CGI operates on a very different model — a globally diversified IT consulting and outsourcing business with operations in 40-plus countries and 94,000 employees. Its lower beta (0.35) reflects the defensive nature of its revenue streams, making Wednesday’s sharp selloff feel somewhat disproportionate to the magnitude of the revenue miss. Wall Street analysts, per Zacks, still see a roughly 34% upside potential in the stock from current levels.
Constellation Software (TSX: CSU), while not reporting this week, was also moderately lower on Wednesday. Investors should watch whether sentiment broadly improves in the Canadian software and technology space once the rate decision noise clears.
Also Read: Dividend paying stocks Canada
Risks to Watch
The most significant risk for Canadian growth stocks right now is multiple compression in a higher-for-longer rate environment. Both the BoC and the Fed are making rate decisions today, and while no changes are widely expected, any hawkish language could push long-duration growth stock valuations lower. Additionally, supply chain constraints — Celestica specifically cited component shortages in custom silicon and memory — could dampen near-term execution even if the long-term demand picture is strong.
For CGI, the risk is a deceleration in new bookings, particularly in government IT contracts, where budget pressures are intensifying in Canada and Europe.
What to Watch Next
Celestica’s Q2 2026 guidance range of $4.15–$4.45 billion in revenue and US$2.14–$2.34 in adjusted EPS will set expectations for the next quarter. On the macro side, today’s BoC rate announcement and any accompanying language on the growth outlook will matter. For CGI, investors should watch whether the stock stabilises near its 52-week low — analysts currently see significant mean-reversion potential.

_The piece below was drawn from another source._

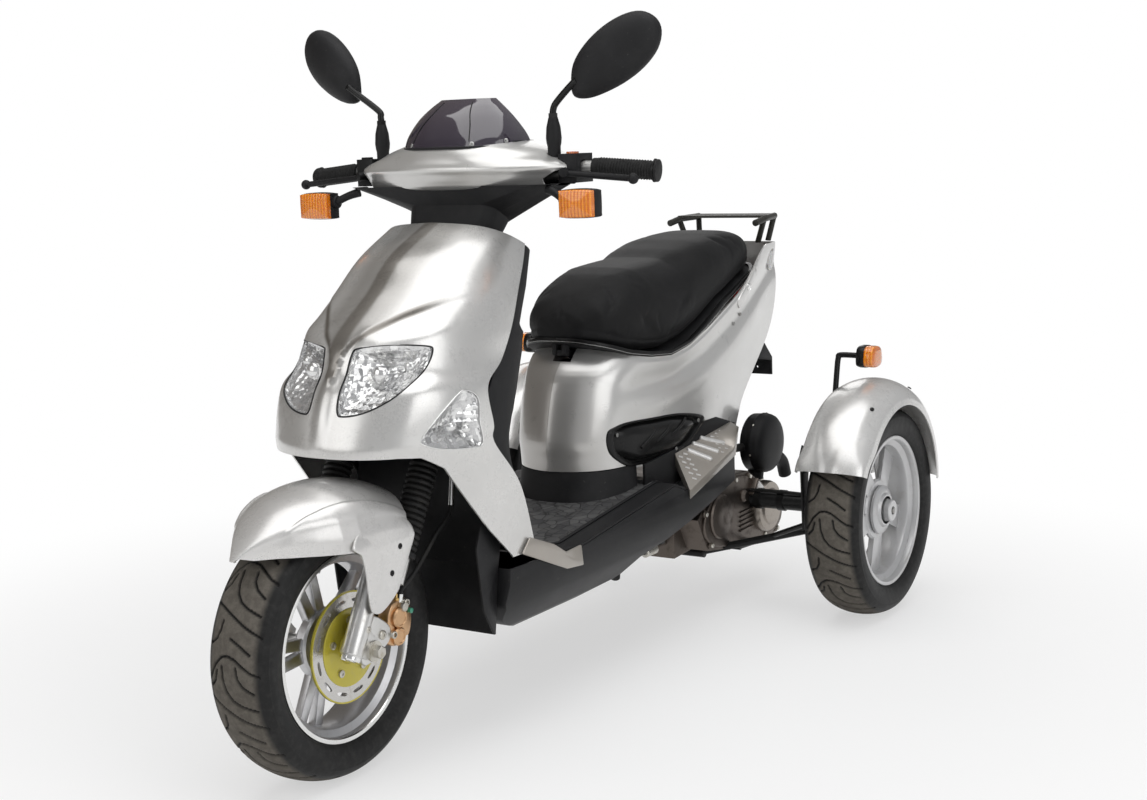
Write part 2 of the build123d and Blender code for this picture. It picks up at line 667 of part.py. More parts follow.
with BuildPart() as side_vents:
    for side in (-1, 1):
        low, high = sorted((side * 60, side * 200))
        add(side_prism(vent_outline, low, high))
    add(body_loft(body_rows), mode=Mode.INTERSECT)
    add(body_loft(body_rows, 14, 5), mode=Mode.SUBTRACT)
    add(floorboard.part, mode=Mode.SUBTRACT)
save(side_vents, "side_vents")

skirt = [(190, 346), (190, 414), (215, 415), (376, 429), (452, 467), (520, 465), (612, 437), (588, 404), (496, 330), (300, 300)]
with BuildPart() as side_skirts:
    for side in (-1, 1):
        low, high = sorted((side * 143, side * (150 - part_gap)))
        add(side_prism(skirt, low, high))
    add(floorboard.part, mode=Mode.SUBTRACT)
    add(belly_pan.part, mode=Mode.SUBTRACT)
    add(side_vents.part, mode=Mode.SUBTRACT)
save(side_skirts, "side_skirts")

hinge_y = 104.0
hinge_z = 664.0
hinge_half = 18.0
for side_name, side in (("left", 1), ("right", -1)):
    with BuildPart() as side_panel:
        add(body_shell.part)
        low, high = sorted((side * part_gap / 2, side * 300))
        add(side_prism([(-100, 200), (1100, 200), (1100, 1100), (-100, 1100)], low, high), mode=Mode.INTERSECT)
        for vent_low, vent_high in ((-200, -60), (60, 200)):
            add(side_prism(grown(vent_outline, part_gap), vent_low, vent_high), mode=Mode.SUBTRACT)
        add(front_prism([(hinge_half + 5, 643), (hinge_half + 5, 700), (-hinge_half - 5, 700), (-hinge_half - 5, 643)],
                        60, 240), mode=Mode.SUBTRACT)
        add(front_prism(grown(tail_lamp, part_gap), 860, 960), mode=Mode.SUBTRACT)
    save(side_panel, f"side_panel_{side_name}")

with BuildPart() as tail_light:
    add(front_prism(tail_lamp, 900, 942))
    add(body_loft([(z, f + 0, a, b, r + 5, c) for z, f, a, b, r, c in body_rows]), mode=Mode.INTERSECT)
    add(body_loft(body_rows, 18), mode=Mode.SUBTRACT)
save(tail_light, "tail_light")

seat_plan = [
    (0, 92), (58, 98), (98, 124), (128, 190), (148, 320), (152, 450), (147, 600), (130, 740), (102, 806), (60, 822),
    (0, 826),
]
seat_top = [
    (815, 862), (780, 877), (711, 881), (650, 878), (558, 869), (475, 853), (425, 838), (330, 832), (275, 828),
    (224, 815), (180, 797), (130, 775), (96, 740),
]


with BuildPart() as seat:
    add(side_prism([(y, z + part_gap) for y, z in seat_line] + seat_top, -160, 160))
    add(plan_prism(seat_plan, 600, 900), mode=Mode.INTERSECT)
save(seat, "seat")

with BuildPart() as seat_base:
    lower = [(y, z - base_skin) for y, z in reversed(seat_line)]
    add(side_prism(seat_line + lower, -160, 160))
    add(plan_prism(seat_plan, 600, 900), mode=Mode.INTERSECT)
    for x in (-12.5, 12.5):
        add(rod((x - 5, hinge_y, hinge_z), (x + 5, hinge_y, hinge_z), 8))
        lug = [(hinge_y - 8, hinge_z), (hinge_y + 8, hinge_z), (hinge_y + 8, 682), (hinge_y - 8, 682)]
        add(side_prism(lug, x - 5, x + 5))
    add(rod((-60, hinge_y, hinge_z), (60, hinge_y, hinge_z), 4 + running_gap), mode=Mode.SUBTRACT)
save(seat_base, "seat_base")

# ---- frame -------------------------------------------------------------------------------------------
rail_x = 110.0
rail_z = 252.0
cross_radius = 12.0
with BuildPart() as frame:
    for side in (-1, 1):
        down = [(side * 20, -366, 735), (side * 60, -338, 590), (side * 62, -345, 440), (side * 100, -320, 266)]
        add(tube_run(down, 30, tube_radius))
        rail = [
            (side * 100, -330, rail_z), (side * rail_x, 330, rail_z), (side * 95, 560, 560), (side * 78, 856, 640),
        ]
        add(tube_run(rail, 60, tube_radius))
    for y, z, half in ((-320, rail_z, 100), (330, rail_z, rail_x), (560, 560, 95), (856, 640, 78)):
        add(rod((-half, y, z), (half, y, z), cross_radius))
    add(rod(steered(0, 0, head_low), steered(0, 0, head_high), 28))
    add(rod(steered(0, 0, head_low - 5), steered(0, 0, head_high + 5), stem_radius + running_gap), mode=Mode.SUBTRACT)
save(frame, "frame")

stand_y = 312.0
stand_z = 214.0
with BuildPart() as centre_stand:
    add(rod((-104, stand_y, stand_z), (104, stand_y, stand_z), 9))
    for side in (-1, 1):
        with Locations((side * rail_x, stand_y, (stand_z + rail_z) / 2 - 7)):
            Box(12, 24, rail_z - stand_z)
        add(rod((side * 98, stand_y, stand_z), (side * 104, 128, 190), 8))
        add(rod((side * 104, 128, 190), (side * 112, 112, 178), 11))
    add(frame.part, mode=Mode.SUBTRACT)
save(centre_stand, "centre_stand")

# ---- load space under the seat -------------------------------------------------------------------------
bucket_half = 74.0
bucket_wall = 3.0
bucket_rear = 560 - cross_radius - part_gap
with BuildPart() as storage_bucket:
    box = [(205, 628), (215, 430), (500, 430), (bucket_rear, 560), (bucket_rear, 628)]
    room = [(208, 640), (218, 433), (498, 433), (bucket_rear - 3, 562), (bucket_rear - 3, 640)]
    add(side_prism(box, -bucket_half, bucket_half))
    add(side_prism(room, bucket_wall - bucket_half, bucket_half - bucket_wall), mode=Mode.SUBTRACT)
    arm = [(208, 575), (206, 628), (190, 646), (150, 660), (112, 669), (98, 669), (98, 657), (140, 649), (176, 628)]
    add(side_prism(arm, -7, 7))
    add(rod((-hinge_half, hinge_y, hinge_z), (hinge_half, hinge_y, hinge_z), 4))
save(storage_bucket, "storage_bucket")

# ---- engine, axle and suspension -------------------------------------------------------------------------
beam_radius = 22.0
beam_end = rear_wheel_x + hub_inner - 4
wheel_end = rear_wheel_x + 42
housing_radius = 70.0
rod_end = rear_wheel_x - 90       # x where the lower radius rods meet the axle lugs
with BuildPart() as rear_axle:
    add(rod((-beam_end, rear_axle_y, tyre_radius), (beam_end, rear_axle_y, tyre_radius), beam_radius))
    add(rod((-wheel_end - 12, rear_axle_y, tyre_radius), (wheel_end + 12, rear_axle_y, tyre_radius), stub_radius))
    add(rod((-60, rear_axle_y, tyre_radius), (60, rear_axle_y, tyre_radius), housing_radius))
    for side in (-1, 1):
        low, high = sorted((side * (wheel_end + part_gap), side * (wheel_end + 12)))
        add(rod((low, rear_axle_y, tyre_radius), (high, rear_axle_y, tyre_radius), 21))
        low, high = sorted((side * (rod_end - 6), side * (rod_end + 6)))
        add(side_prism([(672, 240), (636, 212), (644, 190), (668, 196), (700, 232)], low, high))
save(rear_axle, "rear_axle")

case_line = [(417, 241), (518, 315), (671, 310), (851, 199), (826, 128), (662, 127), (461, 160)]
with BuildPart() as engine:
    add(side_prism(case_line, 95, 150))
    rear_face = rear_axle_y - housing_radius - part_gap
    add(side_prism([(400, 150), (400, 306), (440, 326), (rear_face, 320), (rear_face, 160)], -85, 96))
    add(side_prism([(330 + cross_radius + part_gap, 190), (330 + cross_radius + part_gap, 290), (401, 300), (401, 180)],
                   -60, 60))
    add(rod((90, rear_axle_y, tyre_radius), (155, rear_axle_y, tyre_radius), beam_radius + part_gap), mode=Mode.SUBTRACT)
save(engine, "engine")

filter_centre = (806.0, 353.0)
with BuildPart() as air_filter:
    with BuildSketch(Plane.YZ.offset(98)):
        with Locations(filter_centre):
            Ellipse(78, 74)
    extrude(amount=44)
    add(rod((112, 776, 240), (112, 800, 320), 20))
    add(engine.part, mode=Mode.SUBTRACT)
save(air_filter, "air_filter")

muffler_x = -190.0
with BuildPart() as exhaust:
    add(rod((muffler_x, 628, 322), (muffler_x, 910, 322), 48))
    add(tube_run([(-80, 540, 250), (-150, 540, 236), (muffler_x, 570, 240), (muffler_x, 612, 300), (muffler_x, 650, 322)],
                 14, 14))
    add(rod((muffler_x, 900, 322), (muffler_x, 930, 316), 12))
    add(engine.part, mode=Mode.SUBTRACT)
save(exhaust, "exhaust")

with BuildPart() as radius_rods:
    for side in (-1, 1):
        add(rod((side * 90, 520, 138), (side * rod_end, 650, 200), 9))
        add(rod((side * 110, 700, 112), (side * (rod_end + 10), 500, 236), 6))
    add(rod((-110, 520, 138), (110, 520, 138), 11))
    add(rod((-112, 700, 112), (112, 700, 112), 8))
    add(engine.part, mode=Mode.SUBTRACT)
    add(rear_axle.part, mode=Mode.SUBTRACT)
save(radius_rods, "radius_rods")

with BuildPart() as rear_shocks:
    for side in (-1, 1):
        add(rod((side * 72, 674, 285), (side * 84, 660, 560), 20))
        add(rod((side * 71, 676, 250), (side * 88, 658, 592), 8))
    add(rear_axle.part, mode=Mode.SUBTRACT)
    add(frame.part, mode=Mode.SUBTRACT)
save(rear_shocks, "rear_shocks")

# ---- rear fenders and signals ----------------------------------------------------------------------------
rear_fender_z = 281.0
rear_fender_half = 82.0
with BuildPart() as rear_fenders:
    for side in (-1, 1):
        centre = (side * rear_wheel_x, rear_axle_y, rear_fender_z)
        add(fender_arc(centre, rear_reach, rear_fender_half, 50, fender_wall, 20.5, 180))
        inner = rear_wheel_x - rear_fender_half
        low, high = sorted((side * inner, side * (inner + 4)))
        stay = [(662, 243), (698, 243), (712, 500), (648, 500)]
        add(side_prism(stay, low, high))
        front_stay = [(486, 226), (506, 224), (520, 380), (490, 420), (478, 400)]
        add(side_prism(front_stay, low, high))
    add(rear_axle.part, mode=Mode.SUBTRACT)
    add(radius_rods.part, mode=Mode.SUBTRACT)
save(rear_fenders, "rear_fenders")

signal_post = rear_wheel_x - 68
with BuildPart() as rear_signals:
    for side in (-1, 1):
        add(rod((side * signal_post, 642, 505), (side * signal_post, 664, 602), 6))
        add(rod((side * signal_post, 664, 600), (side * (signal_post + 58), 668, 600), 6))
        with Locations((side * (signal_post + 72), 670, 600)):
            Box(42, 62, 44)
    add(rear_fenders.part, mode=Mode.SUBTRACT)
save(rear_signals, "rear_signals")

# ---- passenger footboards, tail fittings and rack ------------------------------------------------------------
board_inner = [(321, 386), (588, 418), (588, 443), (470, 431), (321, 414)]
board_outer = [(277, 325), (496, 384), (515, 446), (488, 402), (277, 345)]
with BuildPart() as passenger_footboards:
    for x, outline in ((150, board_inner), (210, board_outer)):
        with BuildSketch(Plane.YZ.offset(x)):
            with BuildLine():
                Polyline(*outline, close=True)
            make_face()
    loft(ruled=True)
    mirror(about=Plane.YZ)
    add(body_loft(body_rows), mode=Mode.SUBTRACT)
    add(belly_pan.part, mode=Mode.SUBTRACT)
    add(floorboard.part, mode=Mode.SUBTRACT)
save(passenger_footboards, "passenger_footboards")

plate_holes = 100.0
plate_face = 938.0
with BuildPart() as plate_bracket:
    add(side_prism([(868, 616), (plate_face, 548), (plate_face, 504), (plate_face - 6, 504), (plate_face - 6, 540),
                    (834, 560)], -90, 90))
    for x in (-plate_holes / 2, plate_holes / 2):
        add(rod((x, plate_face - 20, 522), (x, plate_face + 20, 522), 3), mode=Mode.SUBTRACT)
    add(body_loft(body_rows), mode=Mode.SUBTRACT)
save(plate_bracket, "plate_bracket")

rack_x = 118.0
rack_height = 893.0
rack_deck = 909.0
rack_tube = 8.0
with BuildPart() as rear_rack:
    for side in (-1, 1):
        run = [(side * rack_x, 802, rack_height), (side * rack_x, 856, rack_height + 8), (side * 106, 932, rack_height + 10)]
        add(tube_run(run, 40, rack_tube))
        add(rod((side * 106, 930, rack_height + 10), (side * 96, 914, 842 + part_gap), 7))
        add(rod((side * rack_x, 850, rack_height + 6), (side * 98, 854, 842 + part_gap), 7))
    for y, half in ((858, 120), (893, 115), (926, 110)):
        with Locations((0, y, rack_deck - 3)):
            Box(2 * half, 24, 6)
    below_deck = [(780, 700), (960, 700), (960, 842 + part_gap), (780, 842 + part_gap)]
    add(side_prism(below_deck, -200, 200), mode=Mode.SUBTRACT)
save(rear_rack, "rear_rack")
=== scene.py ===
import json
import math

import bmesh
import bpy
from mathutils import Matrix, Vector

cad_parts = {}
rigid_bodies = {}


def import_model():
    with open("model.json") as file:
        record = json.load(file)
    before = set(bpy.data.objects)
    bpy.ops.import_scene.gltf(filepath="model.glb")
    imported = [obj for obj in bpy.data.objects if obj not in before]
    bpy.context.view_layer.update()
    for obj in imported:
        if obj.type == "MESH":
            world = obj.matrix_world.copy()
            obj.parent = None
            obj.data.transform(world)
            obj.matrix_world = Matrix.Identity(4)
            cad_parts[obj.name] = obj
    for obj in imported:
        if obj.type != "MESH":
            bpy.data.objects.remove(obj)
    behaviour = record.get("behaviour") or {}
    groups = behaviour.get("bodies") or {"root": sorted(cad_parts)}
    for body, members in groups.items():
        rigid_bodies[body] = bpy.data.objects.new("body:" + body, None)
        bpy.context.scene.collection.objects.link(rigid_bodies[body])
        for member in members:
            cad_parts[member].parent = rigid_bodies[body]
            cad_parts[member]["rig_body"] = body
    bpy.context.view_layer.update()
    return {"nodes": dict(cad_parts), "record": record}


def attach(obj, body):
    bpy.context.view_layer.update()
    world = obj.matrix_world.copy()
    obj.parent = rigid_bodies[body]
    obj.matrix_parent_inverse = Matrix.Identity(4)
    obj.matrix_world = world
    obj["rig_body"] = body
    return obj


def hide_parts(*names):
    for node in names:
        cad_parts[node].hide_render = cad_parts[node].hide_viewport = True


bl_info = {
    "name": "Three-wheeled scooter",
    "version": (1, 0, 0),
    "blender": (4, 5, 0),
    "location": "View3D > Sidebar > Scooter",
    "description": "Builds a three-wheeled motor scooter around its packed parts",
    "category": "Add Mesh",
}

MM = 0.001
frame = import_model()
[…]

Also Read: Best long term Canadian stocks
Final Outlook
Strong earnings failed to protect Canadian growth stocks from a risk-off unwind this week, raising questions about how much AI enthusiasm is already priced into leading names. Celestica’s operational results are genuinely impressive, and the CGI selloff looks overdone relative to the modest scale of its miss. However, sector sentiment is fragile, and macro headwinds are real.
Investors with a longer time horizon may view current prices in both CLS and GIB.A as more attractive entry points than they were last week. The underlying businesses remain competitive and growing.